Piccini: «All’Atalanta stavo rischiando la depressione, ho pregato di tornare a Valencia senza essere pagato»
Ad As: «Mi avevano dato in prestito ma lo staff medico dell'Atalanta non ha saputo curarmi. Lasciai la Fiorentina da giovane perché in Italia ti disilludono con i tanti prestiti che ti fanno fare».

Db Genova 10/10/2018 - amichevole/ Italia-Ucraina / foto Daniele Buffa/Image Sport nella foto: Cristiano Piccini
L’ex giocatore di Valencia e Atalanta Cristiano Piccini ha rilasciato un’intervista ad As dopo il suo ritiro dal calcio giocato.
L’intervista a Piccini
Come ha fatto un ragazzo promettente di Firenze a non giocare mai per la Fiorentina?
«Soprattutto in Italia, era difficile per un ragazzo essere in grado di entrare in un club così importante come la Fiorentina. La cosa normale era uscire dalla Primavera, che è come la seconda squadra. Se fai bene, e progredisci come ho fatto io, giochi in Serie C. L’anno successivo sempre in prestito in B e l’anno successivo in prestito in A, in una squadra più piccola. Poi a me è arrivata l’offerta del Betis e anche la mia decisione di voler provare un’esperienza all’estero, dopo essere stato un po’ disilluso, per tanti prestiti, dal calcio in Italia».

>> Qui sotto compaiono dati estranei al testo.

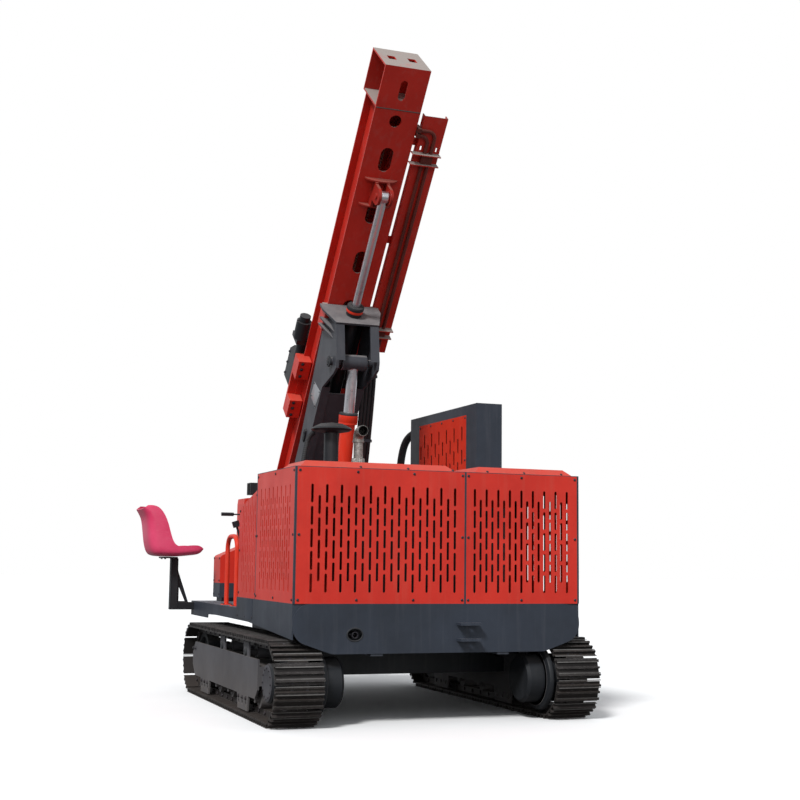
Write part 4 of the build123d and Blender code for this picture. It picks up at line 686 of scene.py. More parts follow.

Una città allettante Siviglia per un atleta…
«Certo, mi sono trovato in una città suggestiva sotto questo aspetto e all’inizio non sapevo come gestirla. Ho avuto un sacco di lesioni muscolari, non ero un professionista, non ho problemi ad ammetterlo. L’anno seguente Betis mi ha comprato perché il primo anno ero in prestito. Avevo già capito che anche il mio corpo stava cambiando. All’età di 22 anni, ho giocato 18 partite di fila a un buon livello e poi mi sono rotto il crociato. E ovviamente la mia crescita si è fermata un po’. Dopo la seconda stagione, lo Sporting Lisbona mi ha ingaggiato. Lì ero un titolare inamovibile, ho giocato tutte le partite, mentre successivamente a Valencia, alla mia seconda partita contro l’Espanyol, abbiamo perso a causa di un mio errore. Poi quando mi sono sistemato lì, ho iniziato ad andare in Nazionale, è stato molto bello, ma all’alto rendimento si alternavano gli infortuni».
Con la frattura alla rotula c’è stato un prima e un dopo della sua carriera…
«Sì, certo, lì è finita completamente la mia carriera, ha cambiato tutto, perché penso che sarei stato molto importante a Valencia, o avrei potuto continuare a giocare ad alti livelli. Mi sono fatto male a 26 anni e sono tornato a 29».
E dopo un anno infortunato viene ceduto in prestito all’Atalanta…
«Sì, ero in Champions. Era l’anno dopo il Covid».
Gioca solo una partita, cosa è successo?
«Che ero ancora mezzo infortunato. Sono stato stupido perché mi sono lasciato convincere, ma non ero pronto a cambiare club, ovviamente. Avevo ancora molta strada da fare per stare bene. Non riuscivo a saltare con la gamba destra. Hanno deciso di ingaggiarmi dandomi un mese di tempo per stare bene e magari tornare in Nazionale. Ma in realtà hanno affrettato i tempi quando ancora non ero pronto. Ho passato mesi a svegliarmi alle sei di mattina, andare in palestra, tornare a casa, fare colazione, andare al centro sportivo, fare trattamenti, allenarmi, mangiare, tornare a casa con il mio fisioterapista. Vivevo solo per riprendermi. Poi, ovviamente, vedi che non c’è via d’uscita, che non si migliora, e poi ovviamente vai in una nuova squadra dove ti dicono certe cose e poi non le soddisfano e ti ritrovi così solo, anche se era il mio Paese, anche se avevo la mia famiglia più vicina. E’ stata una decisione sbagliata andare lì.»
Ed è tornato a Valencia…
«A gennaio, nel mercato invernale, mi avevano detto al Valencia che non potevano pagarmi lo stipendio se fossi tornato. Ma ho detto loro che dei soldi non mi importava, perché avrei rischiato la depressione all’Atalanta. Per sei mesi non sono stato pagato, ma in quel momento ho preferito andare in un posto dove mi amavano, dove si prendevano cura di me e dove sapevano quello che avevo perché l’hanno vissuto con me e dove ho davvero fatto un piano per riprendermi fisicamente».